RICHMOND, Va. (WRIC) – A new report from the ACLU shows schools in almost every state are falling short of recommended standards for the number of counselors in schools.
The American and Virginia School Counselor Associations recommend one counselor per every 250 students.
The report Cops and No Counselors shows 86 percent of Virginia students go to schools that don’t meet this recommendation, that’s a little more than 1,100,000 students. The study shows students are also interacting more with police and school resource officers. The data was collected from the U.S. Department of Education from 2015 to 2016.
“Historically, states have invested in law enforcement or school resource officers, ” Ashley Everette, a policy analyst with Voices for Virginia’s Children said. “What’s really lacking is an investment in important, though, is an investment in important mental health services and mental health providers within schools because schools are where children typically are.”
So, is Virginia doing enough to help students?
Providing more mental health support in the classroom was a major focus of the General Assembly session. Many of the ideas formed from the House Select Committee on School Safety, which came together after the deadly school shooting in Parkland, Fl.

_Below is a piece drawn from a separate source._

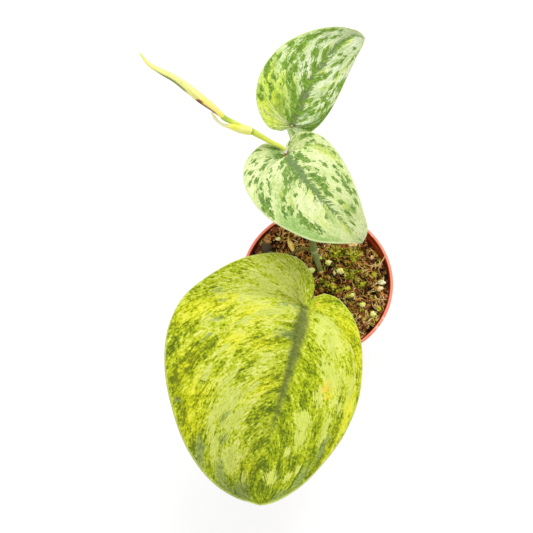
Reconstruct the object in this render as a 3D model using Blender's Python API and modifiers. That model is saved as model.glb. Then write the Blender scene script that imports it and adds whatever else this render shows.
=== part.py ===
"""Potted scindapsus: a young satin pothos with three leaves and a new shoot, in a small nursery pot.

Metres, +Z up. The origin is the middle of the pot's flat base, and the big leaf leans out towards -Y.
Lengths below are in millimetres and are multiplied by MM where a mesh is made.
"""
import math

import bmesh
import bpy
import numpy as np
from mathutils import Euler, Vector, noise

MM = 0.001

# Pot: a thin tapered plastic nursery pot with a narrow lip.
POT_RADIUS = 35.0
POT_HEIGHT = 60.0
POT_TAPER = math.radians(8)
LIP_WIDTH = 1.6
LIP_STEP = 0.7
LIP_HEIGHT = 6.0
WALL = 0.9
BASE_THICKNESS = 1.2
BASE_ROUND = 1.3
POT_STEPS = 64
DRAIN_HOLES = 6
DRAIN_RADIUS = 3.0
DRAIN_CIRCLE = 16.0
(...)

Gov. Ralph Northam signed off on HB1729, which requires counselors to spend 80 percent of their day working with students. Lawmakers and advocates saw a need for this change because counselors weren’t doing enough counseling.

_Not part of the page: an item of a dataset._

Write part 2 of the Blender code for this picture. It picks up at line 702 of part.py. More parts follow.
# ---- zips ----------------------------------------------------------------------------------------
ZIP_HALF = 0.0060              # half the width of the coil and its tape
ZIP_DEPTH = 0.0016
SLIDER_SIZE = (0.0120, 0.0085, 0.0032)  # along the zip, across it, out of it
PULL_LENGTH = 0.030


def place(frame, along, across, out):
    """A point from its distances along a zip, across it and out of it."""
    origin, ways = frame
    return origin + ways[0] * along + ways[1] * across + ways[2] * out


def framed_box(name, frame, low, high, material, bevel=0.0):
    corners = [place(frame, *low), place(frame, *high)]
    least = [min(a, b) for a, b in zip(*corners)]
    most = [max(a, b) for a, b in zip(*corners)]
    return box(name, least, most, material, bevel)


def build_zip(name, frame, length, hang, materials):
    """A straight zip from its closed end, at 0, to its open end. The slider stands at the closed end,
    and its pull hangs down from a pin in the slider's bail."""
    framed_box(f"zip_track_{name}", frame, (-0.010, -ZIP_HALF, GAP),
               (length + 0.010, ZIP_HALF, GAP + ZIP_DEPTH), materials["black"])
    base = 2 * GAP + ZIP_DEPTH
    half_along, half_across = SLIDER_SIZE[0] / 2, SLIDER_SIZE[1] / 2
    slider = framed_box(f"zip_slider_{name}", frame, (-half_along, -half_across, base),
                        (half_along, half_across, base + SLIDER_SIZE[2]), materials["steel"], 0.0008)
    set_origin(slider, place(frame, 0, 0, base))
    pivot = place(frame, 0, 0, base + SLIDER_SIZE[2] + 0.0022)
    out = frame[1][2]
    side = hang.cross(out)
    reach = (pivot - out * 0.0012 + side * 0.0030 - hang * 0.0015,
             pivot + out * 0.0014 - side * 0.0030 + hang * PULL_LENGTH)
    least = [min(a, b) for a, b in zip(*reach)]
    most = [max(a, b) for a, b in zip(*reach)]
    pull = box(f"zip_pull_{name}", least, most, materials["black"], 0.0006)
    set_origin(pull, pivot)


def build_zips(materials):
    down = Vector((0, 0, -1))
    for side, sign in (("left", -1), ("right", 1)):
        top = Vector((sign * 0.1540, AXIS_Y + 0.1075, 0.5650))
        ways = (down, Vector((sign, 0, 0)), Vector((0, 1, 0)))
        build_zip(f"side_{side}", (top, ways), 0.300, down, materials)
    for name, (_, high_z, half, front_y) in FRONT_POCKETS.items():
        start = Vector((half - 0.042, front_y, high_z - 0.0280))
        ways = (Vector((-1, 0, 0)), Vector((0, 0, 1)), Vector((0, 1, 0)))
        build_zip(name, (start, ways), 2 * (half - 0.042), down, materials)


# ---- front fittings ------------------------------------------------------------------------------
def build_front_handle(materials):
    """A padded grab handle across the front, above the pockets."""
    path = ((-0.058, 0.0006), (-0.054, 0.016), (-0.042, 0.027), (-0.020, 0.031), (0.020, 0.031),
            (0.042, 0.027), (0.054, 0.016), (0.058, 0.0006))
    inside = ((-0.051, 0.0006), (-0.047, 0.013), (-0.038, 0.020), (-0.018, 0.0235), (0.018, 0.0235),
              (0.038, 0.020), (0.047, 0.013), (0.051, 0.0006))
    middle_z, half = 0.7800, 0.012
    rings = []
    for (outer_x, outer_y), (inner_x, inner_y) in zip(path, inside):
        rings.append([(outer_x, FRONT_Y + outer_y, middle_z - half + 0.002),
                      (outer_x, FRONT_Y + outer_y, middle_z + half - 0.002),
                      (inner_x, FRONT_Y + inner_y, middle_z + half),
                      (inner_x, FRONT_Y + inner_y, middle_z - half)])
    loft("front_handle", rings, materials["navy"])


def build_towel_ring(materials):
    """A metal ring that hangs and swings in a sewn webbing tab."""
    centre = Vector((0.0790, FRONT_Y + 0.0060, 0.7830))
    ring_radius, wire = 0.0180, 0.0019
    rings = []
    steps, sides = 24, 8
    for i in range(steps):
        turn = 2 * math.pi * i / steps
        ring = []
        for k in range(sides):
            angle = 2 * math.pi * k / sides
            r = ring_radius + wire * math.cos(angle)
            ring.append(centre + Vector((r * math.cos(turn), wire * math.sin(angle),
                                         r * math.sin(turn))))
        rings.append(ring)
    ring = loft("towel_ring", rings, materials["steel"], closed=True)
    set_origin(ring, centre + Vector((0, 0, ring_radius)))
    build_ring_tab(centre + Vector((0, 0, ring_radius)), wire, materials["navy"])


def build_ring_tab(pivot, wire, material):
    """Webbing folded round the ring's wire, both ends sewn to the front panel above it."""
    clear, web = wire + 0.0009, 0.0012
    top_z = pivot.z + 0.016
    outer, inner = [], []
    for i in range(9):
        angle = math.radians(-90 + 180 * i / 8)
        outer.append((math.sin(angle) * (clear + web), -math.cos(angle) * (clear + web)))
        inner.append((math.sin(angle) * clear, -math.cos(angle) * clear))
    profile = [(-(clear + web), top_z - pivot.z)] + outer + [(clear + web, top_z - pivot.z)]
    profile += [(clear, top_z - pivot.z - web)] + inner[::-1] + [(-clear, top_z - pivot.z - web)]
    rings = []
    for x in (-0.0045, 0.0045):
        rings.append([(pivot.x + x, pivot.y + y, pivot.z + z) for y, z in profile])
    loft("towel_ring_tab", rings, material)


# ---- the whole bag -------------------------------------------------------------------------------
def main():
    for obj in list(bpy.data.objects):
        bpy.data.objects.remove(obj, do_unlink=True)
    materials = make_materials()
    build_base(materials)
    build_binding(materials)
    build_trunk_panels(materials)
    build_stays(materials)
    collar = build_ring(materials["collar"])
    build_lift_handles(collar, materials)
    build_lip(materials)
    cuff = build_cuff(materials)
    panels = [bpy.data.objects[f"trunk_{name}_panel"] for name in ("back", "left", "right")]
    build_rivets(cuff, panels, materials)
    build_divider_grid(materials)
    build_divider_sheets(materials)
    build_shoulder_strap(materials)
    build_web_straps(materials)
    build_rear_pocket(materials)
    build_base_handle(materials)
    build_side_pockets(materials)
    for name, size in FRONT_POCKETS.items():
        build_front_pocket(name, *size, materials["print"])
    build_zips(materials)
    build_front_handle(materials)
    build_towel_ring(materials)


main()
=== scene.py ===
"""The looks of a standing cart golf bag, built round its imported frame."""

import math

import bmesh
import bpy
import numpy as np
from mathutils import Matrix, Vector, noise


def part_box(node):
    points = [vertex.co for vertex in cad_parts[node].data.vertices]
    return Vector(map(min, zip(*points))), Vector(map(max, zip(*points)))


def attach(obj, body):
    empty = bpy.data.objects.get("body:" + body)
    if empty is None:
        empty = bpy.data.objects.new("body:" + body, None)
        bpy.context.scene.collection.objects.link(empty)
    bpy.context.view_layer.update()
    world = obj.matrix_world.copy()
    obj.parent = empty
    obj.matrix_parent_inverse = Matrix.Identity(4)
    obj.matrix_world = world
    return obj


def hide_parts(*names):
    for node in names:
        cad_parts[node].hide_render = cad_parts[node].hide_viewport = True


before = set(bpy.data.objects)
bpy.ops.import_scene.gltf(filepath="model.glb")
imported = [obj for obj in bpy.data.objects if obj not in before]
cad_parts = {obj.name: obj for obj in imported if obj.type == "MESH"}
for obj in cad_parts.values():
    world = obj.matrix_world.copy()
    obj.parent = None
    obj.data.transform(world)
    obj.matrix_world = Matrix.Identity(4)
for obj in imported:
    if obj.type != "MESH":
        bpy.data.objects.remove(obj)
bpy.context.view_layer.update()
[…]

“They’re spending a lot of time doing administrative tasks and doing things like testing instead of spending the majority of their time providing mental health services,” Everette added.“There aren’t enough of them.”
Another bill, HB2053 increases the counselor to high school student ratio from 1 to 350 to 1 to 325. There’s $12 million set aside in the budget to cover the costs, hiring about 250 more counselors across the Commonwealth. This still needs to be approved by the Governor.
SROs aren’t out of the picture either. Other legislation sets aside funding so they can get more training to better interact in schools and with young people.
When asked what more could be done to help students, Bill Farrar from the ACLU of Virginia said the focus should be on letting schools handle the disciplinary process, not police or school resource officers.
Several bills were introduced bills that would have limited criminal charges for students misbehaving. Bills filed in both the House and Senate would have prohibited students from being found guilty of disorderly conduct in school, a charge that could carry jail time. All of these efforts didn’t make it out of committee.
A piece of legislation that failed to gain enough support would have required courses on mental health issues during health classes in all grade levels. Everette says more work does need to be done to bring more mental health resources to students, emphasizing the value counselors play in young people’s lives.
“They develop healthy relationships and bonds with the school counselors,” she said. “They are part of their everyday life of children in the schools.”